Сколько миражей! И какие привлекательные! Много опыта надо иметь, чтобы отличить очевидность от действительности.
Много неожиданностей и не в пустыне. На Ладожских островах мы пустились бродить. Кружили долго. Любовались скалами, вереском, елями, соснами, чудесными заливами. Наконец, увидели заманчивую скалу и решили влезть на нее. Карабкались с трудом и предвкушали за вершиною новые дали. Вошли, преодолели и оказались перед кухней нашего дома. Тоже своего рода — мираж.
И сейчас вокруг нас вершины, подле которых Монблан окажется карликом. На многие островерхие зубцы не всходил человек. Вот бы взобраться! Но знаем окрестности.
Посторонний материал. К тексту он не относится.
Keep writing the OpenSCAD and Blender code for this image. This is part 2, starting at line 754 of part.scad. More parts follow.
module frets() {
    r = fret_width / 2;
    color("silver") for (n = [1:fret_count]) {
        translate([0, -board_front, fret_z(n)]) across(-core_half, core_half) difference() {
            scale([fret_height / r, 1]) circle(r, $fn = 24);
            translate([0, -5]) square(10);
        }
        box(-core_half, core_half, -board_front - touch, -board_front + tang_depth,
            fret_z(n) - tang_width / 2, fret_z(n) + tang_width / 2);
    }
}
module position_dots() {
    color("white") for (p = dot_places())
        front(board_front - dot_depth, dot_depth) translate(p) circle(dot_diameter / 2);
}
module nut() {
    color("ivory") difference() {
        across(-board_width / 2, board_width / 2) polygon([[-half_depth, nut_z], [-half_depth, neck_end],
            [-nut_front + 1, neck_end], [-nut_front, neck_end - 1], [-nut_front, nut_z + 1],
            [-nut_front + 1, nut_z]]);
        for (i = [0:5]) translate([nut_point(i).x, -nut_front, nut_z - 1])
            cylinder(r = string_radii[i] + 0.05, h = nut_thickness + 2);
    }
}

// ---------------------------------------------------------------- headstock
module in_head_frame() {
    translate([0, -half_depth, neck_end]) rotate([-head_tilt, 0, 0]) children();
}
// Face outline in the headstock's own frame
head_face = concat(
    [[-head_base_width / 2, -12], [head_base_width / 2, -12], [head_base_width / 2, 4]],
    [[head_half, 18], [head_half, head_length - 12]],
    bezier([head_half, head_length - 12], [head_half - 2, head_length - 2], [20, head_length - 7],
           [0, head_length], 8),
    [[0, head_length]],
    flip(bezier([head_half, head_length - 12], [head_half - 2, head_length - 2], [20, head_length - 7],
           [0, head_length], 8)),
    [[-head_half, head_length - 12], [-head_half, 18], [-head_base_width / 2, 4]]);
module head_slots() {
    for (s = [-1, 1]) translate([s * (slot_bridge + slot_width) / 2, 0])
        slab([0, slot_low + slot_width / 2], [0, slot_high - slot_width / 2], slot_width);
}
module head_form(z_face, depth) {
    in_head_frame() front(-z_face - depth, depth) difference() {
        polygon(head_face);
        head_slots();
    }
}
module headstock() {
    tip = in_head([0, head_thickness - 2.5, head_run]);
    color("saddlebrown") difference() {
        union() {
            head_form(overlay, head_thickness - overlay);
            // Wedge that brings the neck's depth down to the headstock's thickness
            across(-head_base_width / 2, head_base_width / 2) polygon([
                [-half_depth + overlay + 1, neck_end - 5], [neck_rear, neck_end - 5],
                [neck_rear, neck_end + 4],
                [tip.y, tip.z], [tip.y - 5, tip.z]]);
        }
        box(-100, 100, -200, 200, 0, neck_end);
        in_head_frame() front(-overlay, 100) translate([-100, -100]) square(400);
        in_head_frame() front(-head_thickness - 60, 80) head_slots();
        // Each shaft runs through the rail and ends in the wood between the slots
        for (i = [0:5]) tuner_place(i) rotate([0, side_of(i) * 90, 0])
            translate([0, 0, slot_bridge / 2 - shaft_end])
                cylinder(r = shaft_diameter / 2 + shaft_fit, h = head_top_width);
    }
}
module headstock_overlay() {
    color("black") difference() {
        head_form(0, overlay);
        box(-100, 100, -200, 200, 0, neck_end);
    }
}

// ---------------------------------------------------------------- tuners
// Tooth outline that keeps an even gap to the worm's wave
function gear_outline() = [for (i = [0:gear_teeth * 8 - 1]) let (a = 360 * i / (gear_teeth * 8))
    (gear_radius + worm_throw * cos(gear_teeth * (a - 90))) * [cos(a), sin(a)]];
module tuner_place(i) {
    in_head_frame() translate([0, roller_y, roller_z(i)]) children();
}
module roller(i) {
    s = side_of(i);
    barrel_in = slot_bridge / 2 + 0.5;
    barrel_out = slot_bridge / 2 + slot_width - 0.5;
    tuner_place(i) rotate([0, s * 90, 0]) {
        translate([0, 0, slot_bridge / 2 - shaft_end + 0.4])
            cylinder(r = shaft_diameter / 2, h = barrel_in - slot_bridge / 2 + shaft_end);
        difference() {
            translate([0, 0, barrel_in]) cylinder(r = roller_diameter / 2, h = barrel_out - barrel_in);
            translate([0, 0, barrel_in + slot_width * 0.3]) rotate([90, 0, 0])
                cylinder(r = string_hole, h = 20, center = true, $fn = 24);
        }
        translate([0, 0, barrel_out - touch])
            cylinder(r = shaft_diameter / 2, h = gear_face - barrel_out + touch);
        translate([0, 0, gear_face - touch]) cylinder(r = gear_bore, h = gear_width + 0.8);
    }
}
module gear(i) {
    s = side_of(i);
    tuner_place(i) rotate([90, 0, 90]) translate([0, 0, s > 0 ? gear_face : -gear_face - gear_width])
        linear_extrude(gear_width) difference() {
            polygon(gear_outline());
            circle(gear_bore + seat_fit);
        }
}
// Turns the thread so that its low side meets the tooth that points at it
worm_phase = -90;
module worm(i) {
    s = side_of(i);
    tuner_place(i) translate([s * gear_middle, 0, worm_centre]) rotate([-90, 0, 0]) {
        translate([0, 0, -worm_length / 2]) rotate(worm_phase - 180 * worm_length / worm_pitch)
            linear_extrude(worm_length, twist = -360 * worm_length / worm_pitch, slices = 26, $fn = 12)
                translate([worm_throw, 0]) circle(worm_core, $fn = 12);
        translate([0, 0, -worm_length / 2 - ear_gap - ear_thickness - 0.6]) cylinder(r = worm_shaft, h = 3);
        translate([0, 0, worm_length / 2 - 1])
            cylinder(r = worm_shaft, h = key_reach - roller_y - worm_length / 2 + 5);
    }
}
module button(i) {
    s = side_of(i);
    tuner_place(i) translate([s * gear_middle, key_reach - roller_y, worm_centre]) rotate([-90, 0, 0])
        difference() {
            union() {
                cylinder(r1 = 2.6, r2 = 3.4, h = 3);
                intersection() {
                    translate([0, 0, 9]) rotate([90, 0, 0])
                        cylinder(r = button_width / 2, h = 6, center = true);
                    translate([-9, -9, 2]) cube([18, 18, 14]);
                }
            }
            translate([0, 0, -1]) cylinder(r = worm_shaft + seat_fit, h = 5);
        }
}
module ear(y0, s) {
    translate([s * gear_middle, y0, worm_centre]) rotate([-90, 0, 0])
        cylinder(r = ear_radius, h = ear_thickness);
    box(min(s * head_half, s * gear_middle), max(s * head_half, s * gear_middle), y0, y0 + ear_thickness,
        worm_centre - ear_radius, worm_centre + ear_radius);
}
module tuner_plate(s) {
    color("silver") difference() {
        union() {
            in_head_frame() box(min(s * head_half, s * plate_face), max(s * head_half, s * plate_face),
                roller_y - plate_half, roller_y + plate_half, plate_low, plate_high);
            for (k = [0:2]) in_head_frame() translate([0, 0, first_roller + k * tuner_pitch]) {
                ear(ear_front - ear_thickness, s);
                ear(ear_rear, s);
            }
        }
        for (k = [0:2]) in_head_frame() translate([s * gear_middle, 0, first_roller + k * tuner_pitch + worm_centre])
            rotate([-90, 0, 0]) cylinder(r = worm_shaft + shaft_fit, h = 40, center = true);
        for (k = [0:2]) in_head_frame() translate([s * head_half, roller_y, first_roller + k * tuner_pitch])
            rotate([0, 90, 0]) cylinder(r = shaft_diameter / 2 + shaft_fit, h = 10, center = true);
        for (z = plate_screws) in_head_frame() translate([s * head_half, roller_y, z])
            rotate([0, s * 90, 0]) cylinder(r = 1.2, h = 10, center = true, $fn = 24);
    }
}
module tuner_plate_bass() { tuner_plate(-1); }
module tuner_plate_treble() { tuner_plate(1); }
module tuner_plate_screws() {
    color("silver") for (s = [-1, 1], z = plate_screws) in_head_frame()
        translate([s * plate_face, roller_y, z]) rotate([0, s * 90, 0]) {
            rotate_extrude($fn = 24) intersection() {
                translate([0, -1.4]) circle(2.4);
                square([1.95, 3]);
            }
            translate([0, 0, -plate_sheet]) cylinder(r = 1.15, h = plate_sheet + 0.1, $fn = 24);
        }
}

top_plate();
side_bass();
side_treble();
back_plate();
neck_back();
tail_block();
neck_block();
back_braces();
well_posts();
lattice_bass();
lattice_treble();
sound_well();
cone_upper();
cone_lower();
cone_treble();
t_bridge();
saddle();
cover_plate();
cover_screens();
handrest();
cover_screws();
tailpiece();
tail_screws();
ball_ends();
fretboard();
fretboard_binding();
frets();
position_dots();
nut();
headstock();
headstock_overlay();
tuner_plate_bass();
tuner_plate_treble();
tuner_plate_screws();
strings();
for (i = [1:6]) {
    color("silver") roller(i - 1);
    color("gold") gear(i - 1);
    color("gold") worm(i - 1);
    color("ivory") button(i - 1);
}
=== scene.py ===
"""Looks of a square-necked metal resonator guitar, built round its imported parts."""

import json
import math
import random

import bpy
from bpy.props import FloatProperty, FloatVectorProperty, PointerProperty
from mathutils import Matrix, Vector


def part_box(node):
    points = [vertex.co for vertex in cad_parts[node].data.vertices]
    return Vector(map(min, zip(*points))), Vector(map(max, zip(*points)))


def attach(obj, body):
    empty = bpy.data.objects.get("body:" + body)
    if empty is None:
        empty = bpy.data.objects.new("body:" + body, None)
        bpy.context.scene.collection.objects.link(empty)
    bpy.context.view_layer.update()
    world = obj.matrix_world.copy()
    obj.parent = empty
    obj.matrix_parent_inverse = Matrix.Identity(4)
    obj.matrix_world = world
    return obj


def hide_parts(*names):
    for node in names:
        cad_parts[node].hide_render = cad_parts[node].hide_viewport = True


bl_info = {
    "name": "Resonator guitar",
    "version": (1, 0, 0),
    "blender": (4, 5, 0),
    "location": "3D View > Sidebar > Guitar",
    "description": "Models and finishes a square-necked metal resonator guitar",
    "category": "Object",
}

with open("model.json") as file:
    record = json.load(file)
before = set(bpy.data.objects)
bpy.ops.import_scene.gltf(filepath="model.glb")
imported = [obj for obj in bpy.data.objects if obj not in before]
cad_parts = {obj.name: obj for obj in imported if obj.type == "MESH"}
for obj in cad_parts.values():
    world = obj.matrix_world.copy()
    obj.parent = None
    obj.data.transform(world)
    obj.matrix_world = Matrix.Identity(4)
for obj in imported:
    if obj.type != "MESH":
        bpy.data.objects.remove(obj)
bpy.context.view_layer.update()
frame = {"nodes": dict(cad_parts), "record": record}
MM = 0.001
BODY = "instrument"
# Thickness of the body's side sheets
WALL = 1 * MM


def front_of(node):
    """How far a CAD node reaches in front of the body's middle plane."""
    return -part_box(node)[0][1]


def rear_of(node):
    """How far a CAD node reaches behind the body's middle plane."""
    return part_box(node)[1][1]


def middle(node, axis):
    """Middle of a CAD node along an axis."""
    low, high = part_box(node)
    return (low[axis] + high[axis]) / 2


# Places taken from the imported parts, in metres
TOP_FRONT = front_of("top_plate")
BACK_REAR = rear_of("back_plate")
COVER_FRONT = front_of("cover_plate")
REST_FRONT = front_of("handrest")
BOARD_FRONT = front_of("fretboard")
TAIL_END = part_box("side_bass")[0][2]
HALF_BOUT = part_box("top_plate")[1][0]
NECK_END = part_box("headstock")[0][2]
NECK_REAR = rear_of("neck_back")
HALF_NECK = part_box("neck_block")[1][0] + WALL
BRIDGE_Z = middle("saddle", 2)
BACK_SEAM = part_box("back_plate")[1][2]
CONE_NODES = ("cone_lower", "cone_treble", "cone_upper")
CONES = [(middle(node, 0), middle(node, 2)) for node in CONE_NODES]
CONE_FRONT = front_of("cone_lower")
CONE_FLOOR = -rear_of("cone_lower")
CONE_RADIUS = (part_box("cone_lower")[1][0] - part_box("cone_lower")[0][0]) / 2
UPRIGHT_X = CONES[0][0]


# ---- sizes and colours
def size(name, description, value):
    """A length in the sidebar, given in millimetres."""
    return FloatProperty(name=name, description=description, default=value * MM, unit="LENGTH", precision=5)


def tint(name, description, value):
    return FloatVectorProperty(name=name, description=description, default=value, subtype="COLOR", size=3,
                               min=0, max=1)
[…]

Знаем, что с вершины увидим давно знакомые долины, к которым ведут удобные дороги. Но найдутся и те вершины, откуда откроются новые всходы, и стоит преодолеть их и не пожалеть сил.
В Трансгималаях иногда с перевала открывались бесчисленные вершины, все в блеске снегового убора. Глаз уже не мог охватить строения этого каменного океана. Кто знает, где явь и где мираж? Узкою тропою проходят путники. Вожатый каравана не дает удалиться в непроходимый лабиринт.
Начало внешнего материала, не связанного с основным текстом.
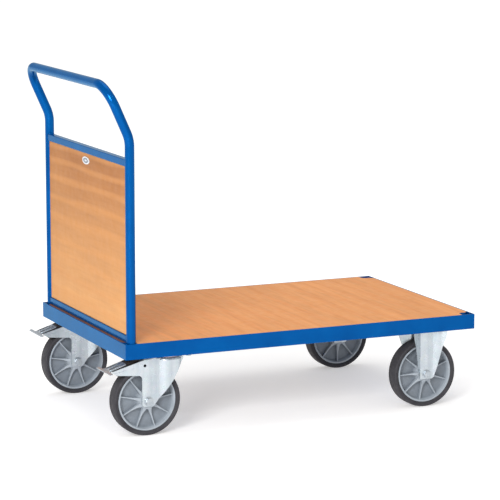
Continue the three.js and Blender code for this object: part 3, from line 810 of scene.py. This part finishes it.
def hexhead(r, y0, y1, chamfer):
    """hexagon head or nut along Y with turned corners; chamfer is 'lo', 'hi' or 'both'"""
    pts = [(r * math.cos(math.pi / 3 * k), r * math.sin(math.pi / 3 * k)) for k in range(6)]
    o = prism(pts, y0, y1, "y")
    a = 1.9
    prof = [(0, y0), (r - a, y0)] if chamfer in ("lo", "both") else [(0, y0), (r + 2, y0)]
    if chamfer in ("lo", "both"):
        prof += [(r + 0.4, y0 + a * 0.72)]
    if chamfer in ("hi", "both"):
        prof += [(r + 0.4, y1 - a * 0.72), (r - a, y1), (0, y1)]
    else:
        prof += [(r + 0.4, y1), (0, y1)]
    boolean(o, lathe(prof, 64, "y", closed=False), "INTERSECT")
    return tidy(o)


def axle_set(body, tag, at):
    head = hexhead(11.0, -LEG_OUT - 7.8, -LEG_OUT - 1.9, "lo")
    flange = lathe([(0, -LEG_OUT - 2.4), (12.6, -LEG_OUT - 2.0), (13.4, -LEG_OUT - 1.4), (13.4, -LEG_OUT - 0.25), (0, -LEG_OUT - 0.25)], 48, "y", closed=False)
    shank = lathe([(0, -LEG_OUT - 1), (6, -LEG_OUT - 1), (6, LEG_OUT + 12.2), (5.2, LEG_OUT + 13), (0, LEG_OUT + 13)], 32, "y", closed=False)
    dish = cyl(6.0, -LEG_OUT - 8.5, -LEG_OUT - 7.3, 0, 0, "y", 40)
    bolt = cut(fuse(head, flange, shank), dish)
    piece(bolt, "axle_bolt_%s_v" % tag, BOLT, body, "bolt_steel", ["axle_bolt_" + tag], at=at)
    nut = fuse(hexhead(11.0, LEG_OUT + 1.9, LEG_OUT + 10.3, "hi"), lathe([(7, LEG_OUT + 0.3), (13.0, LEG_OUT + 0.3), (13.0, LEG_OUT + 1.6), (12.2, LEG_OUT + 2.2), (7, LEG_OUT + 2.2)], 48, "y"))
    nut = cut(nut, cyl(6.1, LEG_OUT - 3, LEG_OUT + 14, 0, 0, "y", 32))
    piece(nut, "axle_nut_%s_v" % tag, BOLT, body, "bolt_steel", ["axle_nut_" + tag], at=at)
    sleeve = lathe(capsule_ring(6.3, 10.2, -LEG_IN + 0.3, LEG_IN - 0.3, 0.3), 40, "y")
    piece(sleeve, "axle_sleeve_%s_v" % tag, BOLT, body, "bolt_steel", ["axle_sleeve_" + tag], at=at)


def wheel_set(body, tag, at, phase):
    r = turn(clone(rim), -phase, "Y")
    piece(r, "wheel_rim_%s_v" % tag, RIM, body, "rim_plastic", ["wheel_rim_" + tag], at=at, smooth=32)
    piece(turn(clone(tyre), -phase, "Y"), "tyre_%s_v" % tag, TYRE, body, "tyre_rubber", ["tyre_" + tag], at=at, smooth=50)
    piece(clone(roller), "roller_bearing_%s_v" % tag, BEAR, body, "bearing_steel", ["roller_bearing_" + tag], at=at)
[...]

Изумляясь несказанному великолепному разнообразию вершин, вы уже готовы признать все вероятия. Ночью, когда полыхает Гималайское сияние, вы готовы к любой сказке. Но нет больших сказок, нежели сама жизнь.
Среди скал через самый стан медленно проходит серна со своим малышом. Не спешит, ее еще не научили страшиться. На гребнистой вершине четко выступают очертания каменных баранов с огромными рогами. Не бегут. Охотники опускают оружья и любуются.
За миражами достигнем и явь. За сказкою будет действительность. Доверчиво пройдем через станы по пути к новым вершинам. Там услышите сказание о Шамбале.
22 Октября 1939 г.
"Из литературного наследия"
Встречи
Одна писательница после целого вечера расспросов, прощаясь, горестно заметила: "А самого-то главного и не сказали". Правда, не сказано самое главное. Да и как его скажешь? Одни засмеют. Другие вознегодуют. Третьи и не выслушают! Записать бы для пьесы, для фильмы. Но как уложить все разновременное, разноязычное? Как-то следовало бы сделать. Нужно и время найти, и затворить уши на день сегодняшний. Нелегко это.
Уж на что уединились. У последней почтовой станции. На границе Тибета. Тут-то бы и собрать все "самое главное". Но мирские неурядицы и сюда достукиваются. И здесь ждутся газеты. И сюда спешат передать радио, со всеми его выдумками. Долетают телеграммы — теперь уже с цензорскими разрешительными пометками. Может быть, кое-что и не доходит. Где-то друзья негодуют о неполучении ответа, а их весть где-то застряла в цензуре.
Неурядицы всюду. И помочь нельзя, и мыслями собраться невозможно. Чувствуешь, как многое где-то выходит рыбьим хвостом. И черепки дребезгом своим заглушают "самое главное". Не повторится оно. Искры его тухнут в тучах пыли. Неужели не удастся запечатлеть? Только подумать, какие чепуховые причины мешали собраться и записать. Не все и записать можно. Каждый день дает свое разрешение и свое запрещение. Многие записи порывались. Еще на днях сожгли целые корзины рукописей. И то не ко времени и это не к месту. Но с годами уходят подробности, уже не схватить их. Основа не только не тускнеет, но даже укрепляется в памяти!
Уже если в горной глуши не собраться, то где и когда? А самое главное, самые ценные встречи замечательны своею потрясающей нежданностью, своею убедительною несравнимостью. И на людной улице столичного города, и в толпе музейных посетителей, и в банке, и в гостинице, и на горной тропе, и в шатре, и в юрте… Где только ни были те встречи, которые преображали жизнь! И скажешь ли это "самое главное" проходящим? И найдешь ли слова, которые удовлетворят, перечитывая?
Смута мира кипит. Нет таких гор, куда бы ни достиг стон убиенных. Как же сказать "самое главное"?